On Friday Bayern Munich opened the 2019/20 Bundesliga season with a disappointing 2-2 draw at home to Hertha BSC Berlin.
It was two potentially valuable points dropped already in the title race. All despite the fact that the Bavarians had largely bossed the game.
Meanwhile, their likeliest rivals for the Meisterschale, Borussia Dortmund and RB Leipzig responded with emphatic victories over the weekend.
After the Hertha match, club officials announced that they had agreed to a loan deal of Barcelona playmaker Philippe Coutinho as well as the permanent signing of Borussia Mönchengladbach youngster Michaël Cuisance.
These moves on the transfer market showed the pragmatic way forward for Bayern, that its CEO Karl-Heinz Rummenigge had announced earlier this summer.
Now that the market demands ever-growing, crazy sums for new players, Rummenigge has stated that the club would up to certain point have to participate in that madness from time to time, (as shown with Lucas Hernandez), while mostly looking to sign more affordable youngsters (such as Fiete Arp, or Cuisance).
The rest of the future newcomers might be obtained on loan (such as Ivan Perišić or Coutinho).

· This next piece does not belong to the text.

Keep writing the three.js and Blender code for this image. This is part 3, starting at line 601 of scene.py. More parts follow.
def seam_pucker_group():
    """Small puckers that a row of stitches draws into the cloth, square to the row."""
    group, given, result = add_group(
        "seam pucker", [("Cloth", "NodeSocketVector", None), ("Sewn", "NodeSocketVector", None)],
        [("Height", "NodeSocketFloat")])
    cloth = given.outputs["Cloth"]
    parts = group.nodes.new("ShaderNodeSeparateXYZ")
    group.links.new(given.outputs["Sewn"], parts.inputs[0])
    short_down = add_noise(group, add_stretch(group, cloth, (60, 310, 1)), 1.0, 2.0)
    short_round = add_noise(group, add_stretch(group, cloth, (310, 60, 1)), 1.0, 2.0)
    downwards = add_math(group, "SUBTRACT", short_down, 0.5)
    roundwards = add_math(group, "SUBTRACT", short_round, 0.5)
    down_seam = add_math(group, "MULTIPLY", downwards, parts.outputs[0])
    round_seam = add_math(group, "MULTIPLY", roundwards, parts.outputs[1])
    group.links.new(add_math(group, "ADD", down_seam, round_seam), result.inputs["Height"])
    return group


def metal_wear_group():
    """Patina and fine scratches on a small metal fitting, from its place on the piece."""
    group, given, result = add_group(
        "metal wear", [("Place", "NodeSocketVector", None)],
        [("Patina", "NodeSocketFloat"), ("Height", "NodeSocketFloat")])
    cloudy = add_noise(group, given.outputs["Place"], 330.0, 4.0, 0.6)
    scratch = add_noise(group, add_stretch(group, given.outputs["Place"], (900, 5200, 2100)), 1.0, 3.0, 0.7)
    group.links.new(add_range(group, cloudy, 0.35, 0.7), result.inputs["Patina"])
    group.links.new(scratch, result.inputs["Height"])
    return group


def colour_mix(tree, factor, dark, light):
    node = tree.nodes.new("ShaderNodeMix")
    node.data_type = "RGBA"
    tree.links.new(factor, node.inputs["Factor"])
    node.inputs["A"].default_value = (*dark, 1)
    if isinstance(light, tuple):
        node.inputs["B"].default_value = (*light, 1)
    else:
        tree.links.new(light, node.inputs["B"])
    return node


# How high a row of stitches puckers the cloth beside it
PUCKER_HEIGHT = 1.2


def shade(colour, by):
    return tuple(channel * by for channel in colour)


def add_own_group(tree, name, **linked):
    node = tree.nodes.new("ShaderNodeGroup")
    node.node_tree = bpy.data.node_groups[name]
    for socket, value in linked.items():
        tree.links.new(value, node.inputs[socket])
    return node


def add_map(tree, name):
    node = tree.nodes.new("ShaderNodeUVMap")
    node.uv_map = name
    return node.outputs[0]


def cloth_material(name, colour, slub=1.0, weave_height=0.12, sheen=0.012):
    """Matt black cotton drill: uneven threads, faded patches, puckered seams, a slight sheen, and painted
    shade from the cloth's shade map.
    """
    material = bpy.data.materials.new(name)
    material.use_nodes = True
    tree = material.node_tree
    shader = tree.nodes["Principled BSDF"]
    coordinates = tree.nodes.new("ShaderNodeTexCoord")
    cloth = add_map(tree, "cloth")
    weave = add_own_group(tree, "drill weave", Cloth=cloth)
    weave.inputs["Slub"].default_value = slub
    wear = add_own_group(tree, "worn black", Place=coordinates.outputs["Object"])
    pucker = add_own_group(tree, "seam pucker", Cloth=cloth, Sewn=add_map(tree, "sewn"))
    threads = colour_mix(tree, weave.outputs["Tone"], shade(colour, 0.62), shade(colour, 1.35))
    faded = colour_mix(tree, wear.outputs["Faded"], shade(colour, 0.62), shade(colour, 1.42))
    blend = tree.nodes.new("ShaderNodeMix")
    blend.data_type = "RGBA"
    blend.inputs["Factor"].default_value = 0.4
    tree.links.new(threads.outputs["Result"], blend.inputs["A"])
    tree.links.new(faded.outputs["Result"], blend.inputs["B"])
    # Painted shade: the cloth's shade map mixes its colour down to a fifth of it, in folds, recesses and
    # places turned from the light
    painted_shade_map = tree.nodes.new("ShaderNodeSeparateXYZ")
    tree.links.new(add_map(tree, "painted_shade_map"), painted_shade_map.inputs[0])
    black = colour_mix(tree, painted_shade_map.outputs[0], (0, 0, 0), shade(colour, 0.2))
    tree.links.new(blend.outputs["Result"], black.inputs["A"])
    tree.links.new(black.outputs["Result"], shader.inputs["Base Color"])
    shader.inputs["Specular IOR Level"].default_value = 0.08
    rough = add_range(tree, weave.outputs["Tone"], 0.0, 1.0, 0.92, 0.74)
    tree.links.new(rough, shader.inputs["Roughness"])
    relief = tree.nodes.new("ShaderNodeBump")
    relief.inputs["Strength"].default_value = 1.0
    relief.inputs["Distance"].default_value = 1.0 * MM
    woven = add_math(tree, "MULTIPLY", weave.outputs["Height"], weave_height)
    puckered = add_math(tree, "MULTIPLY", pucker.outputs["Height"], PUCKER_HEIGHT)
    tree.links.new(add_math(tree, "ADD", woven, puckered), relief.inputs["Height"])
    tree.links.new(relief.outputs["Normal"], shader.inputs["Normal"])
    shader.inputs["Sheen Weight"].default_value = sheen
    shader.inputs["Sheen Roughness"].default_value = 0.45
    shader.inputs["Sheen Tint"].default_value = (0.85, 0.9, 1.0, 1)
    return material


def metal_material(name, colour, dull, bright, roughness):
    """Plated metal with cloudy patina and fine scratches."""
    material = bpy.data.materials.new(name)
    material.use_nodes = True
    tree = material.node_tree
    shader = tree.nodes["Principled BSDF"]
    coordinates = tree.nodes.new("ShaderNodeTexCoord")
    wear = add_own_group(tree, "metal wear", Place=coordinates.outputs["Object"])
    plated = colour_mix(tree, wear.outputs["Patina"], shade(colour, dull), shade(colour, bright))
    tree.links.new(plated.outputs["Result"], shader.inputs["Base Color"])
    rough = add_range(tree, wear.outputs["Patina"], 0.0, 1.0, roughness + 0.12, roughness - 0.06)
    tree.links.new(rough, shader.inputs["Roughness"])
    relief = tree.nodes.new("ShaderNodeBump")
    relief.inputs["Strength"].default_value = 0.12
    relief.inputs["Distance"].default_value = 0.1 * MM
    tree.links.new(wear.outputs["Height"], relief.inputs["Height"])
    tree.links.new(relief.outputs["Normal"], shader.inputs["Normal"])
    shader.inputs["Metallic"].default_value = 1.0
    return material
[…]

Bayern Munich has achieved success over the past several decades in large part due to smart financing.
Unlike the big clubs of Spain and England, (or PSG in France) the Bavarians are not owned by some billionaire oligarch, but by their club members. That fact alone requires them to watch how much they spend. That sums up the culture and identity of the organization.
I sincerely hope that Bayern Munich will never abandon that, even in these times of the above-mentioned irrational spending mania. I hope that they continue to thrive, as they adjust their transfer policy.
A club of their stature has to sometimes spend in order to stay competitive, but they must also avoid overdoing it.